§ DESCRIPTION OF THE TASK
Filter out everything except lines holding "before".

§ GIVEN INFORMATION
[Begin]
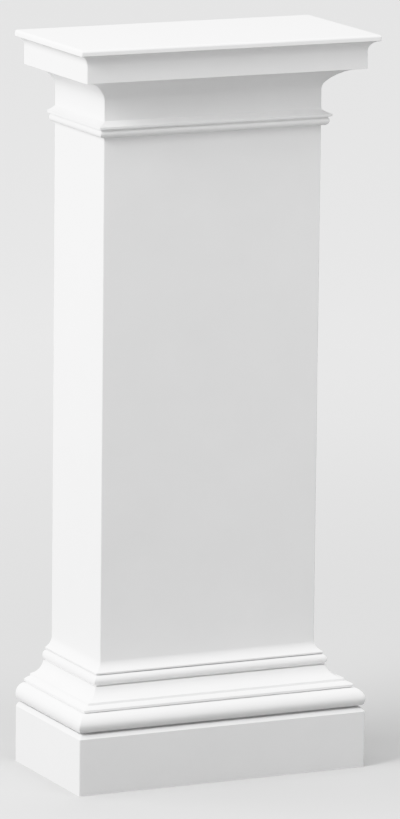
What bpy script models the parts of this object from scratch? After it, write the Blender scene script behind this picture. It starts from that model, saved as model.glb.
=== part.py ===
"""Half column for a wall, cast in one piece: plinth, moulded base, plain shaft, neck ring and moulded cap.

Run with: blender --background --python part.py

Units are metres and +Z is up. The front faces -Y, and the flat back, which goes against the wall, faces +Y.
The origin lies on the floor, under the middle of the column's bounding box.
The mouldings return round both sides with mitred corners and stop square at the back.
"""

import math

import bmesh
import bpy

# Overall sizes
column_height = 0.848
shaft_width = 0.270
shaft_depth = 0.135

# Soft upright arris that the casting mould leaves at the two front corners
arris_radius = 0.0014
arris_facets = 3

# Every projection below is measured out from the shaft's face, and every height is that member's own.
# A sweep is how far an arc turns: 90 is a quarter round, and a hollow turns the other way.

# Plinth with a sloping head
plinth_projection = 0.0446
plinth_height = 0.0653
slope_head_projection = 0.0410
slope_height = 0.0045

# Deep shadow groove between plinth and torus
groove_projection = 0.0350
groove_height = 0.0030

# Torus, the large round member of the base
torus_foot_projection = 0.0430
torus_head_projection = 0.0360
torus_height = 0.0191
torus_sweep = math.radians(108)

# Stepped fillet over the torus, on a fine quirk
step_quirk_projection = 0.0322
step_quirk_height = 0.0016
step_projection = 0.0344
step_height = 0.0025
shoulder_projection = 0.0272
shoulder_height = 0.0030
shoulder_sweep = math.radians(35)
riser_projection = 0.0266
riser_height = 0.0032

# Scotia, the wide hollow of the base
scotia_head_projection = 0.0106
scotia_height = 0.0136
scotia_sweep = math.radians(78)

# Bead over the scotia, with a narrow quirk under it and another on top
bead_foot_quirk_projection = 0.0078
bead_foot_quirk_height = 0.0016
bead_foot_projection = 0.0094
bead_head_projection = 0.0058
bead_height = 0.0110
bead_sweep = math.radians(140)
bead_quirk_height = 0.0010

# Flare that runs the base out of the shaft, with a narrow lip
lip_projection = 0.0082
lip_height = 0.0020
flare_height = 0.0116
flare_sweep = math.radians(64)

# Neck ring: a bead under a lip, with a hollow ledge on top
ring_foot_projection = 0.0020
ring_foot_height = 0.0004
ring_bead_head_projection = 0.0060
ring_bead_height = 0.0086
ring_bead_sweep = math.radians(136)
ring_quirk_height = 0.0018
ring_lip_projection = 0.0096
ring_lip_height = 0.0027
ledge_height = 0.0054
ledge_sweep = math.radians(30)

# Plain neck, and the cove that carries the crown: it leaves the neck in a tight curve and then opens out
neck_height = 0.0223
cove_foot_projection = 0.0033
cove_foot_height = 0.0090
cove_foot_sweep = math.radians(40)
cove_projection = 0.0372
cove_height = 0.0175
cove_sweep = math.radians(45)

# Crown: fascia, cavetto and a top slab with a rounded upper edge
fascia_projection = 0.0386
soffit_fall = 0.0003
fascia_height = 0.0193
cavetto_projection = 0.0489
cavetto_height = 0.0130
cavetto_sweep = math.radians(84)
slab_projection = 0.0500
slab_foot_height = 0.0006
slab_height = 0.0064
slab_edge_radius = 0.0030

# One flat facet on an arc turns this much at most
facet_turn = math.radians(8)

# Finish: hard foam under white primer
primer_white = (0.87, 0.87, 0.86, 1.0)
primer_roughness = 0.55
sharp_from = math.radians(28)


class Section:
    """The outline of a moulding, from its foot up, as points of projection and height."""

    def __init__(self, projection):
        self.points = [(projection, 0.0)]

    def straight(self, projection, rise):
        """Run straight to a projection while climbing by rise."""
        self.points.append((projection, self.points[-1][1] + rise))

    def swell(self, projection, rise, sweep):
        """Run to a projection along an arc that bulges out, or is hollow where the sweep is negative."""
        foot_out, foot_up = self.points[-1]
        run = projection - foot_out
        chord = math.hypot(run, rise)
        radius = chord / (2 * math.sin(abs(sweep) / 2))
        side = math.copysign(1.0, sweep)
        facets = max(2, math.ceil(abs(sweep) / facet_turn))
        for index in range(1, facets):
            turn = abs(sweep) * (index / facets - 0.5)
            along = chord / 2 + radius * math.sin(turn)
            bulge = side * radius * (math.cos(turn) - math.cos(sweep / 2))
            out = foot_out + (along * run + bulge * rise) / chord
            up = foot_up + (along * rise - bulge * run) / chord
            self.points.append((out, up))
        self.points.append((projection, foot_up + rise))

    def hollow(self, projection, rise, sweep):
        """Run to a projection along an arc that is hollow."""
        self.swell(projection, rise, -sweep)

    def height(self):
        return self.points[-1][1]


def base_section():
    """Plinth, torus, scotia, bead and flare, from the floor to the foot of the plain shaft."""
    section = Section(plinth_projection)
    section.straight(plinth_projection, plinth_height)
    section.straight(slope_head_projection, slope_height)
    section.straight(groove_projection, 0.0)
    section.straight(groove_projection, groove_height)
    section.straight(torus_foot_projection, 0.0)
    section.swell(torus_head_projection, torus_height, torus_sweep)
    section.straight(step_quirk_projection, 0.0)
    section.straight(step_quirk_projection, step_quirk_height)
    section.straight(step_projection, 0.0)
    section.straight(step_projection, step_height)
    section.swell(shoulder_projection, shoulder_height, shoulder_sweep)
    section.straight(riser_projection, riser_height)
    section.hollow(scotia_head_projection, scotia_height, scotia_sweep)
    section.straight(bead_foot_quirk_projection, 0.0)
    section.straight(bead_foot_quirk_projection, bead_foot_quirk_height)
    section.straight(bead_foot_projection, 0.0)
    section.swell(bead_head_projection, bead_height, bead_sweep)
    section.straight(bead_head_projection, bead_quirk_height)
    section.straight(lip_projection, 0.0)
    section.straight(lip_projection, lip_height)
    section.hollow(0.0, flare_height, flare_sweep)
    return section


def cap_section():
    """Neck ring, neck, cove, fascia, cavetto and top slab, from the head of the plain shaft up."""
    section = Section(0.0)
    section.straight(ring_foot_projection, ring_foot_height)
    section.swell(ring_bead_head_projection, ring_bead_height, ring_bead_sweep)
    section.straight(ring_bead_head_projection, ring_quirk_height)
    section.straight(ring_lip_projection, 0.0)
    section.straight(ring_lip_projection, ring_lip_height)
    section.hollow(0.0, ledge_height, ledge_sweep)
    section.straight(0.0, neck_height)
    section.hollow(cove_foot_projection, cove_foot_height, cove_foot_sweep)
    section.hollow(cove_projection, cove_height, cove_sweep)
    section.straight(fascia_projection, -soffit_fall)
    section.straight(fascia_projection, fascia_height)
    section.hollow(cavetto_projection, cavetto_height, cavetto_sweep)
    section.straight(slab_projection, slab_foot_height)
    section.straight(slab_projection, slab_height - slab_edge_radius)
    section.swell(slab_projection - slab_edge_radius, slab_edge_radius, math.pi / 2)
    return section


def column_outline():
    """The whole outline from floor to top. The plain shaft takes the height that base and cap leave."""
    base = base_section()
    cap = cap_section()
    cap_foot = column_height - cap.height()
    raised_cap = [(out, up + cap_foot) for out, up in cap.points]
    return base.points + raised_cap


def plan_loop(projection, back_y):
    """Plan at one level: from the back left corner round both front corners to the back right corner."""
    half_width = shaft_width / 2 + projection
    front_y = back_y - shaft_depth - projection
    right_corner = []
    for index in range(arris_facets + 1):
        angle = -math.pi / 2 + index / arris_facets * math.pi / 2
        x = half_width - arris_radius + arris_radius * math.cos(angle)
        y = front_y + arris_radius + arris_radius * math.sin(angle)
        right_corner.append((x, y))
    right_half = right_corner + [(half_width, back_y)]
    left_half = [(-x, y) for x, y in reversed(right_half)]
    return left_half + right_half


def foam_material():
    material = bpy.data.materials.new("primed_foam")
    material.use_nodes = True
    shader = material.node_tree.nodes["Principled BSDF"]
    shader.inputs["Base Color"].default_value = primer_white
    shader.inputs["Roughness"].default_value = primer_roughness
    shader.inputs["Metallic"].default_value = 0.0
    return material


def build_half_column():
    """Sweep the outline round the left side, front and right side, and close back, foot and top flat."""
    outline = column_outline()
    depth = shaft_depth + max(projection for projection, level in outline)
    back_y = depth / 2

    mesh = bpy.data.meshes.new("half_column")
    work = bmesh.new()
    rings = []
    for projection, level in outline:
        loop = plan_loop(projection, back_y)
        rings.append([work.verts.new((x, y, level)) for x, y in loop])

    for lower, upper in zip(rings, rings[1:]):
        for start in range(len(lower) - 1):
            end = start + 1
            work.faces.new((lower[start], lower[end], upper[end], upper[start]))

    left_edge = [ring[0] for ring in rings]
    right_edge = [ring[-1] for ring in rings]
    work.faces.new(left_edge + right_edge[::-1])
    work.faces.new(rings[0])
    work.faces.new(rings[-1])
    bmesh.ops.recalc_face_normals(work, faces=work.faces)
    work.to_mesh(mesh)
    work.free()

    mesh.shade_smooth()
    mesh.set_sharp_from_angle(angle=sharp_from)
    mesh.materials.append(foam_material())
    column = bpy.data.objects.new("half_column", mesh)
    bpy.context.scene.collection.objects.link(column)
    return column


for old_object in list(bpy.data.objects):
    bpy.data.objects.remove(old_object)
build_half_column()
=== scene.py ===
"""Looks of the half column: one white primed casting of hard foam, on a pale floor in soft studio light.

Units are metres and +Z is up. The front faces -Y and the flat back faces +Y, as in the frame.
"""

import math

import bmesh
import bpy
from mathutils import Matrix, Vector


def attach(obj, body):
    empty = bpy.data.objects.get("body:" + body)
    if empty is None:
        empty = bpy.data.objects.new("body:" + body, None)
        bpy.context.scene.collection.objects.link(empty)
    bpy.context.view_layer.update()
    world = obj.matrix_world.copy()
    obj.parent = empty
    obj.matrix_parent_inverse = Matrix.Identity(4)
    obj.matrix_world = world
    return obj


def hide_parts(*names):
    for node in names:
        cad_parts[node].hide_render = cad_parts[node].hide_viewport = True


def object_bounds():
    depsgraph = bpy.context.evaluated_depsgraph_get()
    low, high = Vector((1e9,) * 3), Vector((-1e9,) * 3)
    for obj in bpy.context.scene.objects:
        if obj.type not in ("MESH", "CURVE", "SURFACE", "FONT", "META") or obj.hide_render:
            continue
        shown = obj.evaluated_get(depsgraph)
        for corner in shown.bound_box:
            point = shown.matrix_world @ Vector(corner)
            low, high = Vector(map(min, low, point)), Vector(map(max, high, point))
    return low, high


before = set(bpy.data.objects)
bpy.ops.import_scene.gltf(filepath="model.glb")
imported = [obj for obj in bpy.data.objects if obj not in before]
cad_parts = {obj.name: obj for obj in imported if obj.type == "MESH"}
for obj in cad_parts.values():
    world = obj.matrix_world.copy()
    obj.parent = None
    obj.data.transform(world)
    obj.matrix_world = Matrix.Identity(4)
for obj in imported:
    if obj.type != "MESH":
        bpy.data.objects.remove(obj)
cad_low, cad_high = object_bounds()

NODE = "half_column"
BODY = "root"
mm = 0.001

# Form of the casting
arris_radius = 0.3 * mm
corner_radius = 1.3 * mm
softened_facets = 3
crisp_from = math.radians(24)
mesh_step = 8 * mm
wave_height = 0.3 * mm
wave_length = 90 * mm
wave_seed = 4.0
sharp_from = math.radians(40)

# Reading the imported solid: the decimals that tell two points apart, how near the back plane counts as on it,
# and how far a face's normal has to lean to the back for the face to be part of it
point_decimals = 6
touching = 0.01 * mm
back_lean = 0.9

# Primer coat, glossier where it lies thicker
polymer_ior = 1.5
cloud_width = 60 * mm
thin_coat_roughness = 0.62
thick_coat_roughness = 0.48
peel_width = 2.4 * mm
peel_height = 0.02 * mm

# Bare foam back
bare_roughness = 0.8
skin_width = 14 * mm
skin_height = 0.12 * mm
pore_spacing = 5.0 * mm
pore_radius = 0.4 * mm
pore_rim = 0.8 * mm

# Camera, fitted to the column's corners in the photo
image_height = 819
focal_pixels = 6511.0
sensor_size = 36.0
camera_azimuth = math.radians(-25.11)
camera_elevation = math.radians(11.02)
camera_roll = math.radians(0.61)
camera_distance = 7.517
aim = Vector((0.0502, 0.0925, 0.3953))

# Light: a sun is (where it comes from, strength, angle), and a softbox is (place, watts)
suns = {"key": ((-4.2, -1.0, 3.3), 0.94, math.radians(24)),
        "ceiling": ((0.0, 0.0, 1.0), 2.63, math.radians(60))}
softboxes = {"right": ((1.3, -1.6, 0.9), 9.9),
             "front": ((0.3, -1.3, 2.0), 7.3),
             "left": ((-1.6, -0.3, 1.5), 22.0),
             "left back": ((-2.4, 1.6, 0.75), 28.5)}
softbox_size = 1.0
softbox_aim = Vector((0, 0, 0.45))
room_light = 0.16
backdrop_light = 0.80

# Camera response: even up to the knee, then a soft shoulder that nears white
knee = 0.6
shoulder_reach = 3.0
shoulder_points = 12

# Floor: painted shade, darkest inside the core of the softboxes' light round the casting, and at the floor's
# full tone outside the patch
floor_size = 60.0
painted_shade_core = 0.2
painted_shade_patch = 3.0


def linear(hex_colour):
    """An sRGB hex colour as linear red, green, blue and an alpha of one."""
    channels = [int(hex_colour[start:start + 2], 16) / 255 for start in (1, 3, 5)]
    return [c / 12.92 if c <= 0.04045 else ((c + 0.055) / 1.055) ** 2.4 for c in channels] + [1.0]


def add(tree, kind, inputs=None, **settings):
    """Add a node with its settings.

    Each input, by identifier, is linked where its value is a node or a socket, and otherwise set to it.
    """
    node = tree.nodes.new(kind)
    for name, value in settings.items():
        setattr(node, name, value)
    sockets = {socket.identifier: socket for socket in node.inputs}
    for name, value in (inputs or {}).items():
        if isinstance(value, bpy.types.Node):
            value = next(output for output in value.outputs if output.enabled)
        if isinstance(value, bpy.types.NodeSocket):
            tree.links.new(value, sockets[name])
        else:
            sockets[name].default_value = value
    return node


# The casting's form

def packed_outline():
    """The moulding's outline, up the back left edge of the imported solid, as points of x and height."""
    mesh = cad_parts[NODE].data
    beside = {}
    for face in mesh.polygons:
        if face.normal.y > back_lean:
            continue
        corners = [mesh.vertices[index].co for index in face.vertices]
        on_edge = [corner for corner in corners if corner.x < 0 and corner.y > cad_high.y - touching]
        ends = {(round(corner.x, point_decimals), round(corner.z, point_decimals)) for corner in on_edge}
        if len(ends) == 2:
            first, second = ends
            beside.setdefault(first, []).append(second)
            beside.setdefault(second, []).append(first)
    path = [min(beside, key=lambda point: point[1])]
    while True:
        onward = [point for point in beside[path[-1]] if point not in path]
        if not onward:
            return path
        path.append(onward[0])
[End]
§ FINAL RESULT
before = set(bpy.data.objects)
imported = [obj for obj in bpy.data.objects if obj not in before]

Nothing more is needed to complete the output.